[start of DATA SHOWN]
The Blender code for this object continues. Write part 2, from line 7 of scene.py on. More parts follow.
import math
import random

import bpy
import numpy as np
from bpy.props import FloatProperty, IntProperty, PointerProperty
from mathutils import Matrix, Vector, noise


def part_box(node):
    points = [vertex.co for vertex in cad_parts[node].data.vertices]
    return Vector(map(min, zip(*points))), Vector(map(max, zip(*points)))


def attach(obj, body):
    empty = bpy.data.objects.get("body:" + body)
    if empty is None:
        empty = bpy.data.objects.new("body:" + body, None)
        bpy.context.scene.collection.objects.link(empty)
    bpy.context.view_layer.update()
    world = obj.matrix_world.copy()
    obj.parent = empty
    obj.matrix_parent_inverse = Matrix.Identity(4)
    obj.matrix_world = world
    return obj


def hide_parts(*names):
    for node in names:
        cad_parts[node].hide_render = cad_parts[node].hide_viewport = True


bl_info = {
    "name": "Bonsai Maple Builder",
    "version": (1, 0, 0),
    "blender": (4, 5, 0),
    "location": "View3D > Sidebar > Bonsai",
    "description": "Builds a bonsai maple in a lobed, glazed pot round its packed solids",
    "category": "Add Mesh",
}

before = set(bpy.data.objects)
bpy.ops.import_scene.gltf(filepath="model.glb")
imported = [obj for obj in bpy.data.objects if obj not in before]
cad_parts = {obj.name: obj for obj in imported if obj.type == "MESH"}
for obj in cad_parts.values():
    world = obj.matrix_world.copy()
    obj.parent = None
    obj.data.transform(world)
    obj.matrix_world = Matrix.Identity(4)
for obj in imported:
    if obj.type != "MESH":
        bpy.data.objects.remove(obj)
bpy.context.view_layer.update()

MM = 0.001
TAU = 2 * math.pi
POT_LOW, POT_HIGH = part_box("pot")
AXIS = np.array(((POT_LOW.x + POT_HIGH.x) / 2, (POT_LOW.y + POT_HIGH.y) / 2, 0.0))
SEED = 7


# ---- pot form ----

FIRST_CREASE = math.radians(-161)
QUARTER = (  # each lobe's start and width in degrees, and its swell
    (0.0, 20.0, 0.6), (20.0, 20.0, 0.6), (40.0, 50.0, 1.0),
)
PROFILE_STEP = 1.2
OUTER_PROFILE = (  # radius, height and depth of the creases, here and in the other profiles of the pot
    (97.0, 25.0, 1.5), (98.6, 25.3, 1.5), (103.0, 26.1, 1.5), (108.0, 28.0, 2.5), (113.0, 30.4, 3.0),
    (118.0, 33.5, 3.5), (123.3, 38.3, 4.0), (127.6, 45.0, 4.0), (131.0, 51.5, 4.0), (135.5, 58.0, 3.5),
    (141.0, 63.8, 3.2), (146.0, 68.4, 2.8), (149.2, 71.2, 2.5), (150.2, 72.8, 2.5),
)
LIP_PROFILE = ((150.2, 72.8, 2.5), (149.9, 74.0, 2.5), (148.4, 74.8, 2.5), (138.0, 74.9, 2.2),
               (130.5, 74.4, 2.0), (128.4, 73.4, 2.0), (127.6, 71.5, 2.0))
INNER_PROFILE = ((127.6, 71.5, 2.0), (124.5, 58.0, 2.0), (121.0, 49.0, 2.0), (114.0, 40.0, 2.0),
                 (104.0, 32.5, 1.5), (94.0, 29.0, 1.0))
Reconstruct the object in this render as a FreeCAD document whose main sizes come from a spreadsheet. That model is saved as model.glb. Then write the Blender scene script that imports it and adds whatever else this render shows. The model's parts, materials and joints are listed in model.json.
[end of DATA SHOWN]
# WHAT THE TASK REQUIRES
Repeat verbatim the opening run of entries, ending with the line that contains "cad_parts[node].hide_render = cad_parts[node].hide_viewport".

# RESPONSE TO THIS EXERCISE
The Blender code for this object continues. Write part 2, from line 7 of scene.py on. More parts follow.
import math
import random

import bpy
import numpy as np
from bpy.props import FloatProperty, IntProperty, PointerProperty
from mathutils import Matrix, Vector, noise


def part_box(node):
    points = [vertex.co for vertex in cad_parts[node].data.vertices]
    return Vector(map(min, zip(*points))), Vector(map(max, zip(*points)))


def attach(obj, body):
    empty = bpy.data.objects.get("body:" + body)
    if empty is None:
        empty = bpy.data.objects.new("body:" + body, None)
        bpy.context.scene.collection.objects.link(empty)
    bpy.context.view_layer.update()
    world = obj.matrix_world.copy()
    obj.parent = empty
    obj.matrix_parent_inverse = Matrix.Identity(4)
    obj.matrix_world = world
    return obj


def hide_parts(*names):
    for node in names:
        cad_parts[node].hide_render = cad_parts[node].hide_viewport = True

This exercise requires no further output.